At this point, the Moslem world thanks in part to our own misadventure in Iraq, is increasingly falling into the hands of violent extremists. Their deeds, often carried out in the name of God, can never be justified. And there is no question that the lingering stalemate between Israel and the Palestinians plays a huge role if not in causing the unrest, then in giving it cover. In this context, the State for which my parents generation dreamed and worked and in which so many of my people live has emerged as a country known as much, if not more, for its military prowess than for anything else. It is noteworthy that Ehud Olmert is the first Prime Minister in a very long time who has no substantial military background. There is something poignantly tragic about this bit of historical trivia.
We know why Israel is flexing its muscle; and their articulate spokesmen have rightly contended that other nations would do no less. Whether it is using that power to excess or whether such a strategy is working for them (or ever does) is open to debate. I will readily admit that’s easy to second guess them sitting at my computer here in the still mostly sheltered United States. In contrast, my niece Tammy and her family who live in the North have had to alternate between living a life in the cellar and when necessary fleeing south to safer ground. In all fairness, imagine rockets coming from Canada and hitting upstate New York, New England or Detroit, imagine them coming from Mexico and landing in our beautiful Southwest. What would our government do and would we as citizens expect any less than an all out, perhaps even seemingly over response? Probably not, but that in itself is a large part of the problem. We have come to expect that “shock and awe” will solve all problems when in fact the case against the long (and sometimes short) term efficacy of violence is pretty compelling. Being on the other end of a gun or bomb may intimidate today, but it leaves an indelible impression, a wrong to be righted at some point in the future. As that predictable anger builds it brings with it an unending vicious no win cycle which is precisely where Israel (and increasingly the United States) finds itself today.

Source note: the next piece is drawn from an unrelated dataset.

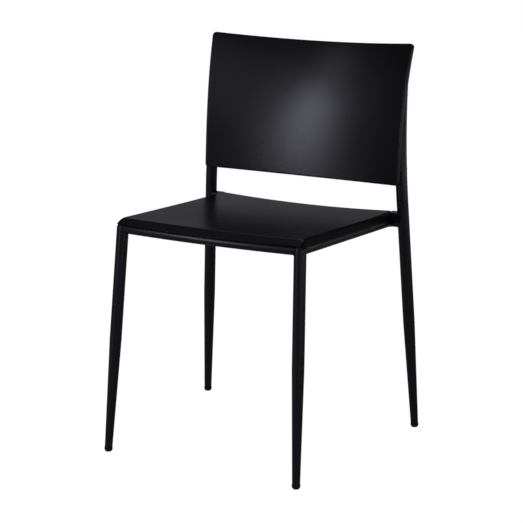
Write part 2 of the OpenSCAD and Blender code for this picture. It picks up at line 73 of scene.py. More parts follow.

Decades ago as a young rabbi, I presided over an assembly of school children in my synagogue. The auditorium was packed and the assembled were singing with great enthusiasm. Suddenly in the middle of the room, a boy with a shock of dark hair stood up and at the top of his lungs shouted, “stop!” The kid, as it turned out, had perfect pitch and simply could not abide the dissonance of what he heard around him. The children responded to his command and resumed their song only after the music teacher got them back on melodic track. Where is that kid today when we need him so badly? Nothing will change until someone has the understanding and most importantly the moral courage to stand up and say “stop!” I know it’s not as simple as that and know also all of the reasons why it hasn’t happened and may not happen. But in the end that’s what it will take. The wrongs of yesterday will never be righted, the blood can’t be unspilled neither of the combatants or of those collaterals who have been caught in the cross fire. Tomorrow can look different, but it won’t happen by itself. Let’s all say it together, “stop!”